> **EXERCISE AIM**
Output a verbatim copy of the data, cut off after the line that contains "1.8 * mm, 0.14))".

> **TASK MATERIAL**
┌──
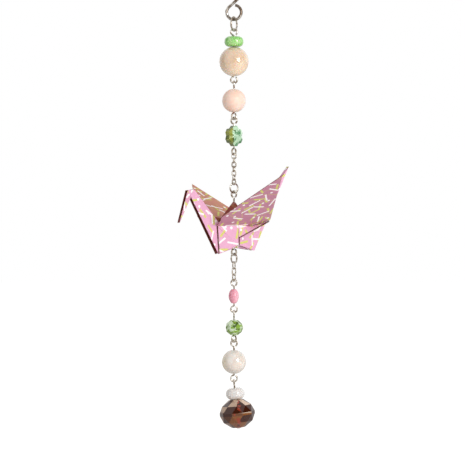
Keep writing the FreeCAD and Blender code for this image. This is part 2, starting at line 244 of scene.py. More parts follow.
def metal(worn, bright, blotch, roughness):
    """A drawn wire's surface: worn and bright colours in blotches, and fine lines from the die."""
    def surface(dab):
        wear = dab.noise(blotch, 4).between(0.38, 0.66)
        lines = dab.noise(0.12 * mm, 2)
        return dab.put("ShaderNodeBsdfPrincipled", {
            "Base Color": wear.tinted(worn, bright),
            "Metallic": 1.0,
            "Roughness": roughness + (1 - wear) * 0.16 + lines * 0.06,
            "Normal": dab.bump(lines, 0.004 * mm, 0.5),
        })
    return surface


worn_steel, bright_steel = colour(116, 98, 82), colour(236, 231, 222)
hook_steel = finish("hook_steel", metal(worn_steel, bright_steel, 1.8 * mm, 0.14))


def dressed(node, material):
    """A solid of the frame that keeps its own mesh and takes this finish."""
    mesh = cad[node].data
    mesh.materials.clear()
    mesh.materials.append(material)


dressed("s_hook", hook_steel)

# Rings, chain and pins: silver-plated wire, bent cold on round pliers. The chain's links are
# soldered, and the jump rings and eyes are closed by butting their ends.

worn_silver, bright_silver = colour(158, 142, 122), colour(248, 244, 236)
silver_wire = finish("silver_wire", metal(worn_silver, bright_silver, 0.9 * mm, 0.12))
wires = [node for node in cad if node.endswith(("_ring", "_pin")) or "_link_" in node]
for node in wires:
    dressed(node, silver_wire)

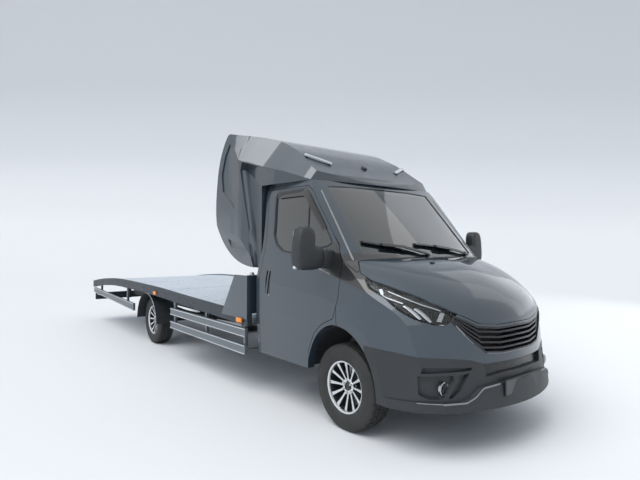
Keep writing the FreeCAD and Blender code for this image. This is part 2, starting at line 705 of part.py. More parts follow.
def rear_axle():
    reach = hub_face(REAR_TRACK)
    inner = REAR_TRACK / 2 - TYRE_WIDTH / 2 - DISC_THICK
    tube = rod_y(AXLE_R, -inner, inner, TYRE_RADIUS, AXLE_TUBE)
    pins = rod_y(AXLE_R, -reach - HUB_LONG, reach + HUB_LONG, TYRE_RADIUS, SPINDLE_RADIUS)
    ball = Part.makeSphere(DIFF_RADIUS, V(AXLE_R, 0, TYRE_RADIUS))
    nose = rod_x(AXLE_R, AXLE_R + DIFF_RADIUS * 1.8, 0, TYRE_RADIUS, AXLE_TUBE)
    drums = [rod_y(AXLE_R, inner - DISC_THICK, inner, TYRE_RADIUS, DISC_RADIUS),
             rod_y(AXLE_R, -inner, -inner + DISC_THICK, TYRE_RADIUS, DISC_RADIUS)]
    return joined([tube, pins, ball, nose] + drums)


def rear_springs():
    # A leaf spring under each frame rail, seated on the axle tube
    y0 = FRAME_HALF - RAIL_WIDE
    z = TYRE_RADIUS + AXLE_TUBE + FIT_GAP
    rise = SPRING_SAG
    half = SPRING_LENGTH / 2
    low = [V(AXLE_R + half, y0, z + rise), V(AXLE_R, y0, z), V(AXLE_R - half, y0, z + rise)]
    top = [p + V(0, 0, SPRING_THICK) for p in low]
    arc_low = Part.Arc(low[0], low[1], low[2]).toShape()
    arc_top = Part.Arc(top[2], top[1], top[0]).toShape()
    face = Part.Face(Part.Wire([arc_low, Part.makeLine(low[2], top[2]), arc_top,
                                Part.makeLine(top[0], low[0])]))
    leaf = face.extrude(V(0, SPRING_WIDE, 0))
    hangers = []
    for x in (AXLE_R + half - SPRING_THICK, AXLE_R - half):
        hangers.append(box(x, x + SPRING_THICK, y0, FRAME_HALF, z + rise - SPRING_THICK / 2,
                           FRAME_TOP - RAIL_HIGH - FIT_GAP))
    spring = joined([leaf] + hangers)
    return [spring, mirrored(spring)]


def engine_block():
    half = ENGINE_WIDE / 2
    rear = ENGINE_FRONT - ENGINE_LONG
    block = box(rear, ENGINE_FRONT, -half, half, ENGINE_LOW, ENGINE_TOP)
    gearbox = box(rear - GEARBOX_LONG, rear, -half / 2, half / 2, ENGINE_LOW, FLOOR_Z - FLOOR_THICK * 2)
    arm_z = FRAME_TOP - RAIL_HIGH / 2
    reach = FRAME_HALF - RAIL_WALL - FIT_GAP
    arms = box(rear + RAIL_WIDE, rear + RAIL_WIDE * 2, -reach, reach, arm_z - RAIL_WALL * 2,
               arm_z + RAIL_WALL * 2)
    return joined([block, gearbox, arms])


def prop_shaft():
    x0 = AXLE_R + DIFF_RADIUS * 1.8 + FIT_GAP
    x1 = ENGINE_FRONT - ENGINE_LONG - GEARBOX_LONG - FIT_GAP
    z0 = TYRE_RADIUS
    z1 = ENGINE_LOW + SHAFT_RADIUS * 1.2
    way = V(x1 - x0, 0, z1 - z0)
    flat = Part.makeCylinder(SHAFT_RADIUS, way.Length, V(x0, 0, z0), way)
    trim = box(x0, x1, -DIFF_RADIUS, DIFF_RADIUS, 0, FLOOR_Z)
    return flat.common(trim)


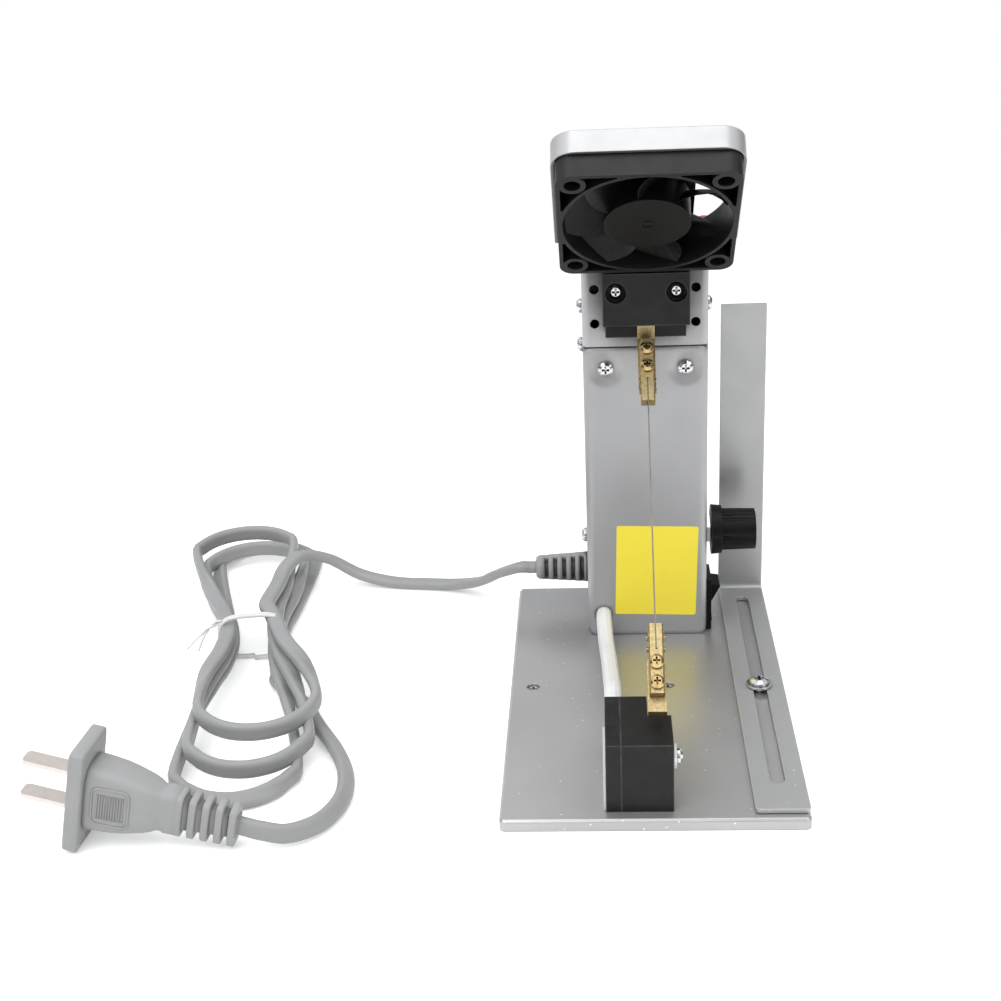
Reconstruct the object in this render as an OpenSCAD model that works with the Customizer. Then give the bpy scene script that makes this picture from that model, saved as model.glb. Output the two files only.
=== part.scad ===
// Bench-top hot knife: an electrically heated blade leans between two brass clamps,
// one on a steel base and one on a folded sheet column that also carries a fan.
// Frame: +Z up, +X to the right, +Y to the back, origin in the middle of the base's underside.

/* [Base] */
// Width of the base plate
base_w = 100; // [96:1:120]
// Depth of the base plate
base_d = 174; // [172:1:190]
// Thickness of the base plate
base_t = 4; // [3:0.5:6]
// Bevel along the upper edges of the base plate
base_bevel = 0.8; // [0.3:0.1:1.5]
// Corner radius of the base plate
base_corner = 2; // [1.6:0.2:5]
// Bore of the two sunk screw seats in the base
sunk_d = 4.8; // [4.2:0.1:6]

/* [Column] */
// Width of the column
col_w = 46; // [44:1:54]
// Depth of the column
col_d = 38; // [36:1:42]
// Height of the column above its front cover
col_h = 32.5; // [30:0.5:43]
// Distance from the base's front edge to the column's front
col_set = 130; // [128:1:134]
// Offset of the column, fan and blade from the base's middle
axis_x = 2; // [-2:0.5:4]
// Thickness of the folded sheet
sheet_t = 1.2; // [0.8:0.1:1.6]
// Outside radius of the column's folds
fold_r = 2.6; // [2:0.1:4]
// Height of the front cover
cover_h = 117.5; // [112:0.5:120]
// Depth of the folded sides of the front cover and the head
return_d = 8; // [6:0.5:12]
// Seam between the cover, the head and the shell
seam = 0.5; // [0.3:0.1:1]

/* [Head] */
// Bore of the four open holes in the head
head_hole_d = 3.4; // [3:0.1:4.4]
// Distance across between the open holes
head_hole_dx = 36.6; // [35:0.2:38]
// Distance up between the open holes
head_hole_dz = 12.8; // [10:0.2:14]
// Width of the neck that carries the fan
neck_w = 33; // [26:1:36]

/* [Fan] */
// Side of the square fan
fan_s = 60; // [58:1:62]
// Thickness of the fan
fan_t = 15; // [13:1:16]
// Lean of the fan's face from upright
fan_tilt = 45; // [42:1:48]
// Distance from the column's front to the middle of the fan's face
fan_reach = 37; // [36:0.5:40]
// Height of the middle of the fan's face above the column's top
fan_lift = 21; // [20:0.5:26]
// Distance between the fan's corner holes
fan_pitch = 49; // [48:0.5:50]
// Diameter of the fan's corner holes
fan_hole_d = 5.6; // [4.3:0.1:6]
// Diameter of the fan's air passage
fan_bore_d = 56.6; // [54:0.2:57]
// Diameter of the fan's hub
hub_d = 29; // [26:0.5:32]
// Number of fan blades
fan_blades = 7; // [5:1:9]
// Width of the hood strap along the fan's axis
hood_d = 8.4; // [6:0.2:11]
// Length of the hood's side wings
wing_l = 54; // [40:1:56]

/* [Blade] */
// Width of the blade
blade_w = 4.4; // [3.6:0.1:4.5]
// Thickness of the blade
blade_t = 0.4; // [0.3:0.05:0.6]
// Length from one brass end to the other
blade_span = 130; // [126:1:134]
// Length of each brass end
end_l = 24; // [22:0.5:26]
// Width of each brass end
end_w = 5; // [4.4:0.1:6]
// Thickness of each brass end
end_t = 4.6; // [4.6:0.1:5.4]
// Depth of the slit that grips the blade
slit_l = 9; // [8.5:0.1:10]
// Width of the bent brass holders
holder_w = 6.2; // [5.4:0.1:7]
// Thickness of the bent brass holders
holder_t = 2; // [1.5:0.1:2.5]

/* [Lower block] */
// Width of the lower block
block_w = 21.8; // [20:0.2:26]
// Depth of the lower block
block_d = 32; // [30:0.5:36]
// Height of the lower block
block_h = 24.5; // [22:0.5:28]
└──
> **TASK ANSWER**
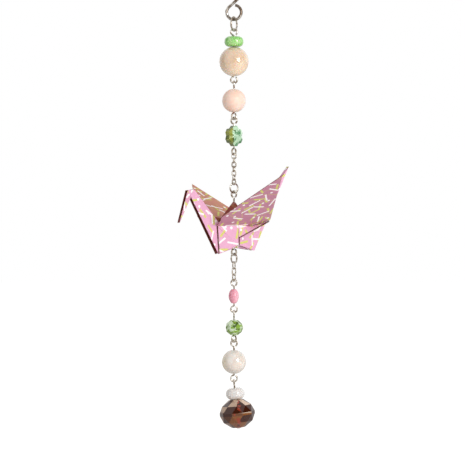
Keep writing the FreeCAD and Blender code for this image. This is part 2, starting at line 244 of scene.py. More parts follow.
def metal(worn, bright, blotch, roughness):
    """A drawn wire's surface: worn and bright colours in blotches, and fine lines from the die."""
    def surface(dab):
        wear = dab.noise(blotch, 4).between(0.38, 0.66)
        lines = dab.noise(0.12 * mm, 2)
        return dab.put("ShaderNodeBsdfPrincipled", {
            "Base Color": wear.tinted(worn, bright),
            "Metallic": 1.0,
            "Roughness": roughness + (1 - wear) * 0.16 + lines * 0.06,
            "Normal": dab.bump(lines, 0.004 * mm, 0.5),
        })
    return surface


worn_steel, bright_steel = colour(116, 98, 82), colour(236, 231, 222)
hook_steel = finish("hook_steel", metal(worn_steel, bright_steel, 1.8 * mm, 0.14))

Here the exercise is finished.